_Directions_:
Copy down every line where the string "into" shows up.

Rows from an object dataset
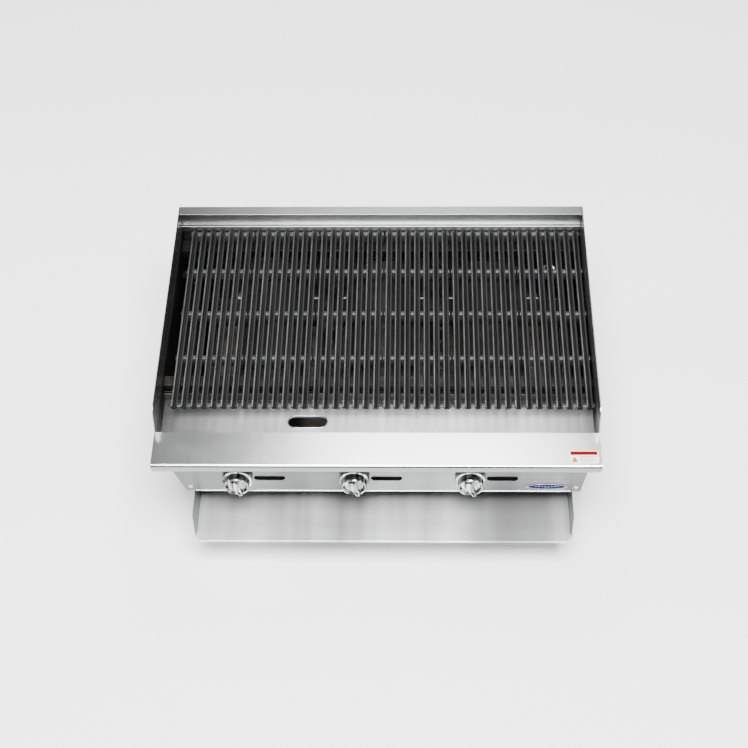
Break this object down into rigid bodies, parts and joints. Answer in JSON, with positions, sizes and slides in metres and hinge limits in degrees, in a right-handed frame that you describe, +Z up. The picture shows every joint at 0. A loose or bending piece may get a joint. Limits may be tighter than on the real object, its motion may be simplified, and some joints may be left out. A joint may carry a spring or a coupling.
{
  "type": "charbroiler",
  "caption": "Countertop gas charbroiler with slatted cast-iron grates, low steel side walls, front ledge, control knobs and a drip tray drawn forward.",
  "frame": {"origin": "middle of the bounding box on the table, with the tray as shown drawn forward", "axes": "+X to the operator's right, front toward -Y, +Z up"},
  "size_m": [0.9144, 0.747, 0.4],
  "materials": {
    "stainless": "brushed, slightly smeared",
    "frame_steel": "heat-dulled sheet",
    "cast_iron": "rough cast, dark",
    "chrome": "polished",
    "burner_steel": "heat-tinted tube",
    "brass": "machined",
    "black_pipe": "black pipe",
    "foot_rubber": "moulded",
    "badge": "gloss, plain oval",
    "label": "vinyl, plain"
  },
  "bodies": {
    "body": {"side_panel_left": "stainless", "apron_end_left": "stainless", "side_panel_right": "stainless", "apron_end_right": "stainless", "front_ledge": "stainless", "grease_gutter": "stainless", "control_panel": "stainless", "back_panel": "stainless", "backsplash": "stainless", "tray_rail_left": "frame_steel", "tray_rail_right": "frame_steel", "base_bar_front": "frame_steel", "base_bar_rear": "frame_steel", "leg_front_left": "stainless", "leg_front_right": "stainless", "leg_rear_left": "stainless", "leg_rear_right": "stainless", "grate_rest_front": "frame_steel", "grate_rest_rear": "frame_steel", "fire_box_front": "frame_steel", "burner_rest_front": "frame_steel", "burner_rest_rear": "frame_steel", "radiant_rest_front": "frame_steel", "radiant_rest_rear": "frame_steel", "divider_left": "frame_steel", "divider_right": "frame_steel", "burner_1": "burner_steel", "radiant_1": "cast_iron", "gas_valve_1": "brass", "pilot_1": "brass", "burner_2": "burner_steel", "radiant_2": "cast_iron", "gas_valve_2": "brass", "pilot_2": "brass", "burner_3": "burner_steel", "radiant_3": "cast_iron", "gas_valve_3": "brass", "pilot_3": "brass", "gas_manifold": "black_pipe", "badge": "badge", "rating_label": "label"},
    "foot_front_left": {"foot_front_left": "foot_rubber"},
    "foot_front_right": {"foot_front_right": "foot_rubber"},
    "foot_rear_left": {"foot_rear_left": "foot_rubber"},
    "foot_rear_right": {"foot_rear_right": "foot_rubber"},
    "drip_tray": {"drip_tray": "stainless"},
    "grate_1": {"grate_1": "cast_iron"},
    "grate_2": {"grate_2": "cast_iron"},
    "grate_3": {"grate_3": "cast_iron"},
    "grate_4": {"grate_4": "cast_iron"},
    "grate_5": {"grate_5": "cast_iron"},
    "grate_6": {"grate_6": "cast_iron"},
    "knob_1": {"knob_1": "chrome"},
    "knob_2": {"knob_2": "chrome"},
    "knob_3": {"knob_3": "chrome"}
  },
  "joints": [
    {"name": "knob_1_turn", "type": "hinge", "parent": "body", "child": "knob_1", "pos_m": [-0.292, -0.3015, 0.233], "axis": [0, -1, 0], "range_deg": [0, 90]},
    {"name": "knob_2_turn", "type": "hinge", "parent": "body", "child": "knob_2", "pos_m": [-0.047, -0.3015, 0.233], "axis": [0, -1, 0], "range_deg": [0, 90]},
    {"name": "knob_3_turn", "type": "hinge", "parent": "body", "child": "knob_3", "pos_m": [0.195, -0.3015, 0.233], "axis": [0, -1, 0], "range_deg": [0, 90]},
    {"name": "drip_tray_slide", "type": "slide", "parent": "body", "child": "drip_tray", "axis": [0, -1, 0], "range_m": [-0.062, 0.4]},
    {"name": "grate_1_lift", "type": "slide", "parent": "body", "child": "grate_1", "axis": [0, -0.342, 0.9397], "range_m": [0, 0.2]},
    {"name": "grate_2_lift", "type": "slide", "parent": "body", "child": "grate_2", "axis": [0, -0.342, 0.9397], "range_m": [0, 0.2]},
    {"name": "grate_3_lift", "type": "slide", "parent": "body", "child": "grate_3", "axis": [0, -0.342, 0.9397], "range_m": [0, 0.2]},
    {"name": "grate_4_lift", "type": "slide", "parent": "body", "child": "grate_4", "axis": [0, -0.342, 0.9397], "range_m": [0, 0.2]},
    {"name": "grate_5_lift", "type": "slide", "parent": "body", "child": "grate_5", "axis": [0, -0.342, 0.9397], "range_m": [0, 0.2]},
    {"name": "grate_6_lift", "type": "slide", "parent": "body", "child": "grate_6", "axis": [0, -0.342, 0.9397], "range_m": [0, 0.2]},
    {"name": "foot_front_left_turn", "type": "hinge", "parent": "body", "child": "foot_front_left", "pos_m": [-0.35, -0.1725, 0.01], "axis": [0, 0, 1], "continuous": true},
    {"name": "foot_front_right_turn", "type": "hinge", "parent": "body", "child": "foot_front_right", "pos_m": [0.374, -0.1725, 0.01], "axis": [0, 0, 1], "continuous": true},
    {"name": "foot_rear_left_turn", "type": "hinge", "parent": "body", "child": "foot_rear_left", "pos_m": [-0.35, 0.2915, 0.01], "axis": [0, 0, 1], "continuous": true},
    {"name": "foot_rear_right_turn", "type": "hinge", "parent": "body", "child": "foot_rear_right", "pos_m": [0.374, 0.2915, 0.01], "axis": [0, 0, 1], "continuous": true}
  ]
}
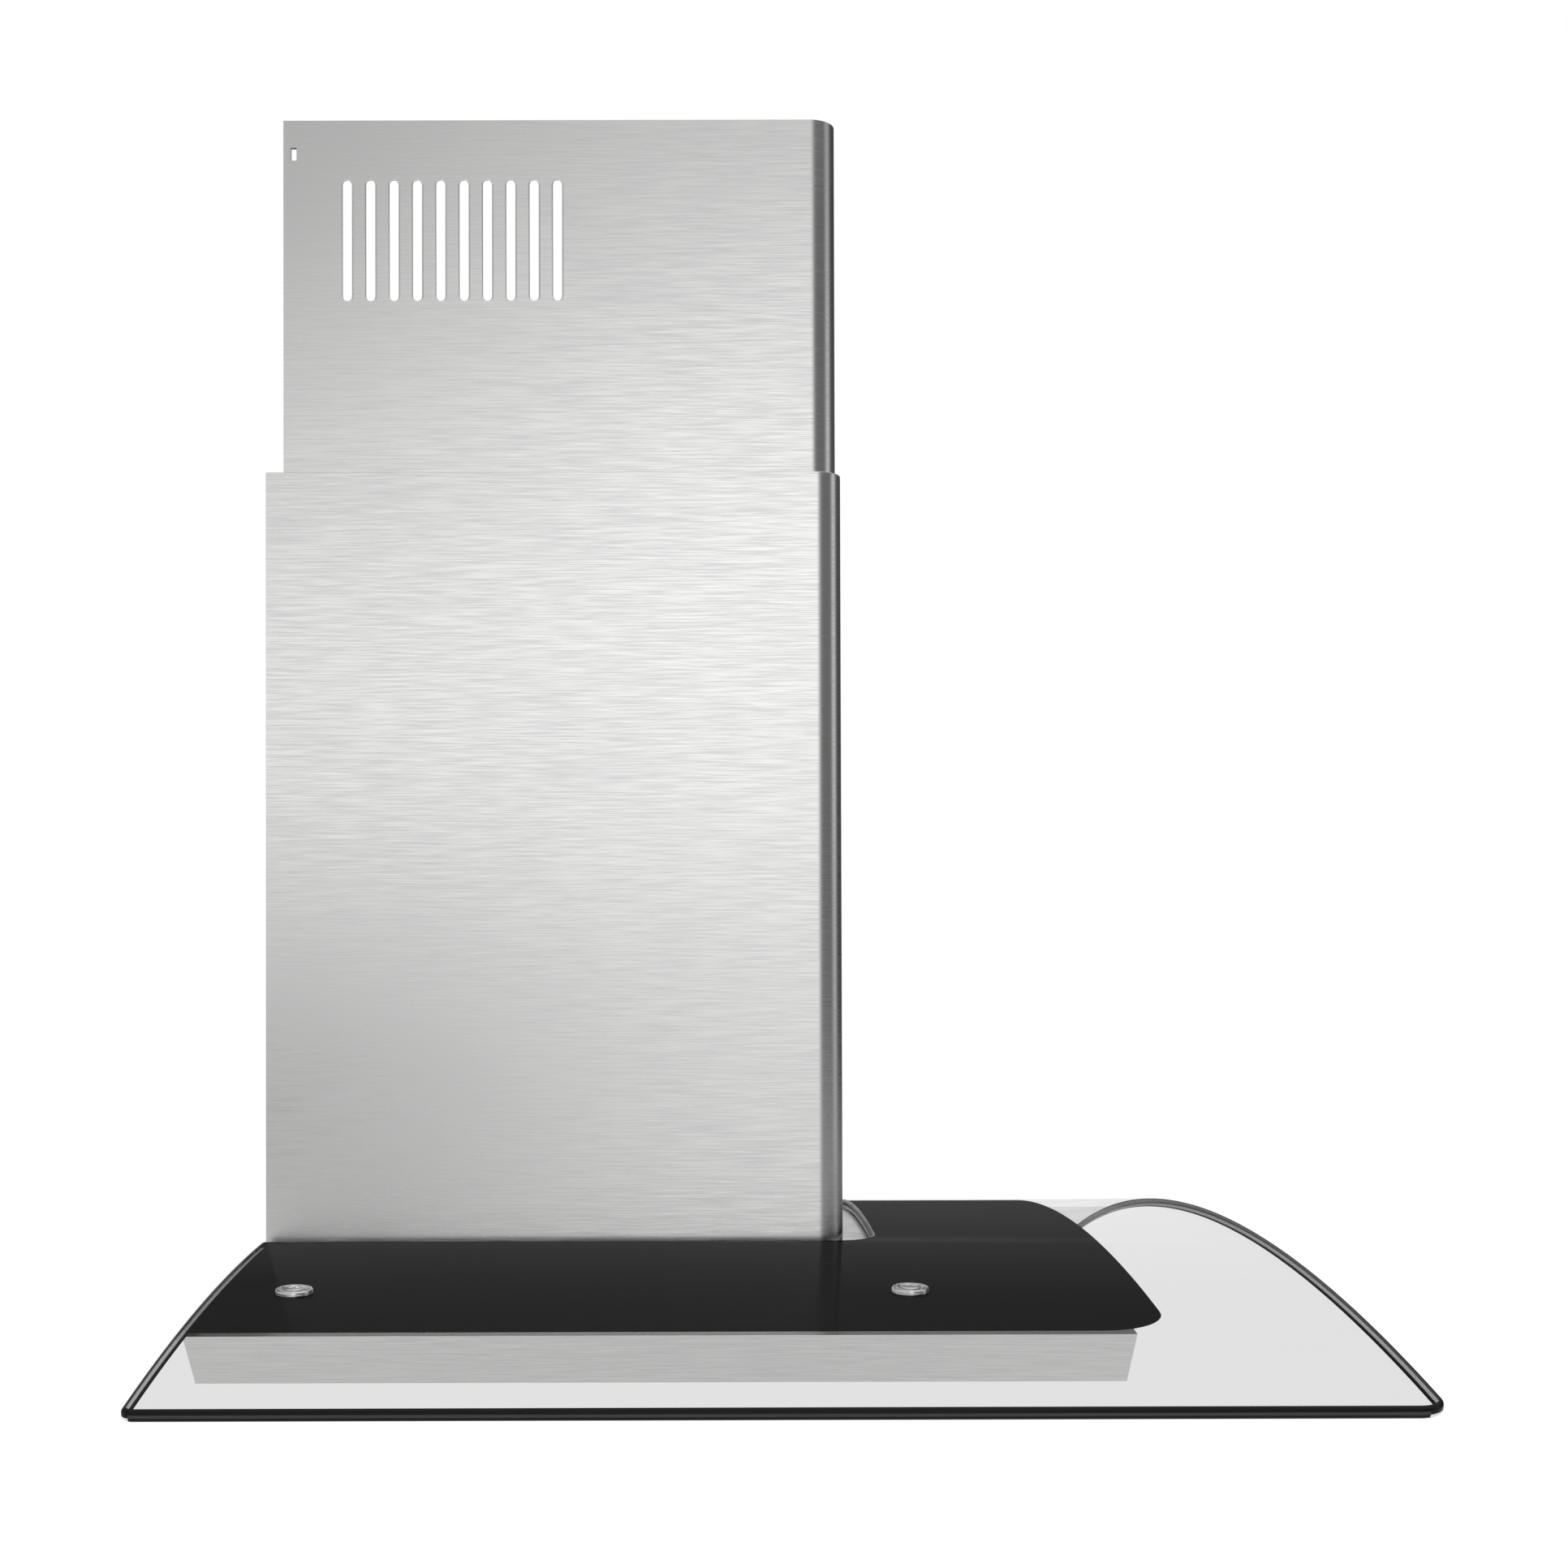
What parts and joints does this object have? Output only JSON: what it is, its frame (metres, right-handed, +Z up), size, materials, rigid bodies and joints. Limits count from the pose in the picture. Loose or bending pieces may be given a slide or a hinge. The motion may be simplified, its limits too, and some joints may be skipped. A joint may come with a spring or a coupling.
{
  "type": "wall-mount chimney range hood",
  "caption": "Chimney range hood for a wall, with an arched clear glass canopy over a slim brushed steel body, grease filters, lamps, push-buttons and a telescoping duct cover.",
  "frame": {"origin": "centre of the four wall bolts, on the wall plane behind the hood", "axes": "+X to the right of a person facing the wall, +Y into the wall, so the cook stands at -Y, +Z up"},
  "size_m": [0.914, 0.5, 0.615],
  "materials": {
    "steel_brushed": "horizontal brushed grain, satin",
    "glass_clear": "clear toughened glass with polished edges",
    "enamel_black": "black ceramic print under the glass",
    "steel_zinc": "zinc-plated sheet",
    "steel_bright": "bright turned steel",
    "aluminium_mesh": "layered expanded mesh",
    "aluminium_frame": "rolled aluminium, satin",
    "plastic_black": "moulded black plastic",
    "plastic_grey": "moulded grey plastic",
    "plastic_white": "moulded white plastic",
    "lens_frosted": "frosted lamp lens",
    "button_steel": "satin metal button",
    "board_green": "printed circuit board",
    "rubber_black": "soft black rubber",
    "motor_paint": "dark paint"
  },
  "bodies": {
    "hood": {"glass_canopy": "glass_clear", "black_enamel": "enamel_black", "hood_body": "steel_brushed", "glass_washers": "steel_bright", "glass_gaskets": "rubber_black", "glass_nuts": "steel_zinc", "glass_screws": "steel_bright", "underside_panel": "steel_brushed", "control_trim": "steel_brushed", "switch_board": "board_green", "board_spacers": "plastic_white", "lower_chimney": "steel_brushed", "slide_pads": "plastic_white", "blower_feet": "steel_zinc", "blower_screws": "steel_zinc", "chimney_clips": "steel_zinc", "clip_screws": "steel_zinc", "blower_box": "steel_zinc", "scroll_housing": "plastic_black", "motor": "motor_paint", "motor_bracket": "steel_zinc", "capacitor": "plastic_white", "capacitor_clip": "steel_zinc", "junction_box": "steel_zinc", "junction_cover": "steel_zinc", "cable_gland": "plastic_black", "duct_collar": "plastic_grey", "damper_pins": "steel_bright", "wall_bracket": "steel_zinc", "hanging_hooks": "steel_zinc", "lamp_left_trim": "steel_bright", "lamp_left_lens": "lens_frosted", "lamp_left_holder": "plastic_black", "lamp_right_trim": "steel_bright", "lamp_right_lens": "lens_frosted", "lamp_right_holder": "plastic_black"},
    "upper_cover": {"upper_chimney": "steel_brushed", "chimney_bracket": "steel_zinc"},
    "fan": {"impeller": "plastic_black", "fan_shaft": "steel_bright"},
    "flap_left": {"damper_flap_left": "plastic_black"},
    "flap_right": {"damper_flap_right": "plastic_black"},
    "filter_left": {"filter_left_frame": "aluminium_frame", "filter_left_mesh": "aluminium_mesh"},
    "latch_left": {"filter_left_latch": "plastic_black"},
    "filter_right": {"filter_right_frame": "aluminium_frame", "filter_right_mesh": "aluminium_mesh"},
    "latch_right": {"filter_right_latch": "plastic_black"},
    "push_1": {"button_1": "button_steel"},
    "push_2": {"button_2": "button_steel"},
    "push_3": {"button_3": "button_steel"},
    "push_4": {"button_4": "button_steel"},
    "push_5": {"button_5": "button_steel"}
  },
  "joints": [
    {"name": "cover_slide", "type": "slide", "parent": "hood", "child": "upper_cover", "axis": [0, 0, 1], "range_m": [-0.18, 0.1]},
    {"name": "fan_spin", "type": "hinge", "parent": "hood", "child": "fan", "pos_m": [0, -0.112, -0.01], "axis": [1, 0, 0], "continuous": true},
    {"name": "flap_left_swing", "type": "hinge", "parent": "hood", "child": "flap_left", "pos_m": [-0.0032, -0.15, 0.146], "axis": [0, 1, 0], "range_deg": [0, 80]},
    {"name": "flap_right_swing", "type": "hinge", "parent": "hood", "child": "flap_right", "pos_m": [0.0032, -0.15, 0.146], "axis": [0, -1, 0], "range_deg": [0, 80]},
    {"name": "filter_left_swing", "type": "hinge", "parent": "hood", "child": "filter_left", "pos_m": [-0.13, -0.0745, -0.154], "axis": [1, 0, 0], "range_deg": [0, 80]},
    {"name": "latch_left_slide", "type": "slide", "parent": "filter_left", "child": "latch_left", "axis": [0, 1, 0], "range_m": [0, 0.004], "stiffness_N_per_m": 300, "springref_m": -0.002},
    {"name": "filter_right_swing", "type": "hinge", "parent": "hood", "child": "filter_right", "pos_m": [0.13, -0.0745, -0.154], "axis": [1, 0, 0], "range_deg": [0, 80]},
    {"name": "latch_right_slide", "type": "slide", "parent": "filter_right", "child": "latch_right", "axis": [0, 1, 0], "range_m": [0, 0.004], "stiffness_N_per_m": 300, "springref_m": -0.002},
    {"name": "push_1_travel", "type": "slide", "parent": "hood", "child": "push_1", "axis": [0, 1, 0], "range_m": [0, 0.002], "stiffness_N_per_m": 600, "springref_m": -0.001},
    {"name": "push_2_travel", "type": "slide", "parent": "hood", "child": "push_2", "axis": [0, 1, 0], "range_m": [0, 0.002], "stiffness_N_per_m": 600, "springref_m": -0.001},
    {"name": "push_3_travel", "type": "slide", "parent": "hood", "child": "push_3", "axis": [0, 1, 0], "range_m": [0, 0.002], "stiffness_N_per_m": 600, "springref_m": -0.001},
    {"name": "push_4_travel", "type": "slide", "parent": "hood", "child": "push_4", "axis": [0, 1, 0], "range_m": [0, 0.002], "stiffness_N_per_m": 600, "springref_m": -0.001},
    {"name": "push_5_travel", "type": "slide", "parent": "hood", "child": "push_5", "axis": [0, 1, 0], "range_m": [0, 0.002], "stiffness_N_per_m": 600, "springref_m": -0.001}
  ]
}
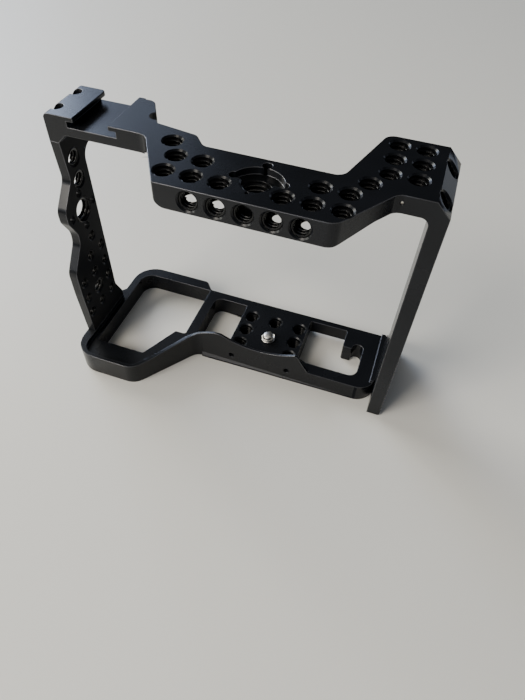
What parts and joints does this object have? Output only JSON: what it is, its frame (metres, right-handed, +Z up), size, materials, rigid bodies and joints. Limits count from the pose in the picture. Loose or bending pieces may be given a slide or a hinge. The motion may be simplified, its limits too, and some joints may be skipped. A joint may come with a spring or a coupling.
{
  "type": "camera cage",
  "caption": "Open frame for a mirrorless camera body: drilled top bridge with cold shoe and side bar, drilled side plate, and slotted base with captive camera screw.",
  "frame": {"origin": "middle of the footprint, on the surface that the base rests on", "axes": "+X to the camera's port side, +Y to its screen side, -Y to its lens side, +Z up"},
  "size_m": [0.1388, 0.066, 0.1098],
  "materials": {
    "black_anodised": "satin black anodising over bead-blasted, machined aluminium",
    "stainless": "turned stainless steel",
    "nylon": "natural nylon",
    "black_screw": "black oxide"
  },
  "bodies": {
    "cage": {"top_frame": "black_anodised", "grip_side_plate": "black_anodised", "base_plate": "black_anodised", "grip_top_screws": "black_screw", "grip_base_screws": "black_screw", "port_base_screws": "black_screw"},
    "washer": {"screw_washer": "nylon"},
    "screw": {"camera_screw": "stainless"}
  },
  "joints": [
    {"name": "screw_rise", "type": "slide", "parent": "cage", "child": "washer", "axis": [0, 0, 1], "range_m": [0, 0.00175]},
    {"name": "screw_spin", "type": "hinge", "parent": "washer", "child": "screw", "pos_m": [0.011, 0.0066, 0.0055], "axis": [0, 0, 1], "continuous": true}
  ]
}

_Task solution_:
Break this object down into rigid bodies, parts and joints. Answer in JSON, with positions, sizes and slides in metres and hinge limits in degrees, in a right-handed frame that you describe, +Z up. The picture shows every joint at 0. A loose or bending piece may get a joint. Limits may be tighter than on the real object, its motion may be simplified, and some joints may be left out. A joint may carry a spring or a coupling.
  "frame": {"origin": "centre of the four wall bolts, on the wall plane behind the hood", "axes": "+X to the right of a person facing the wall, +Y into the wall, so the cook stands at -Y, +Z up"},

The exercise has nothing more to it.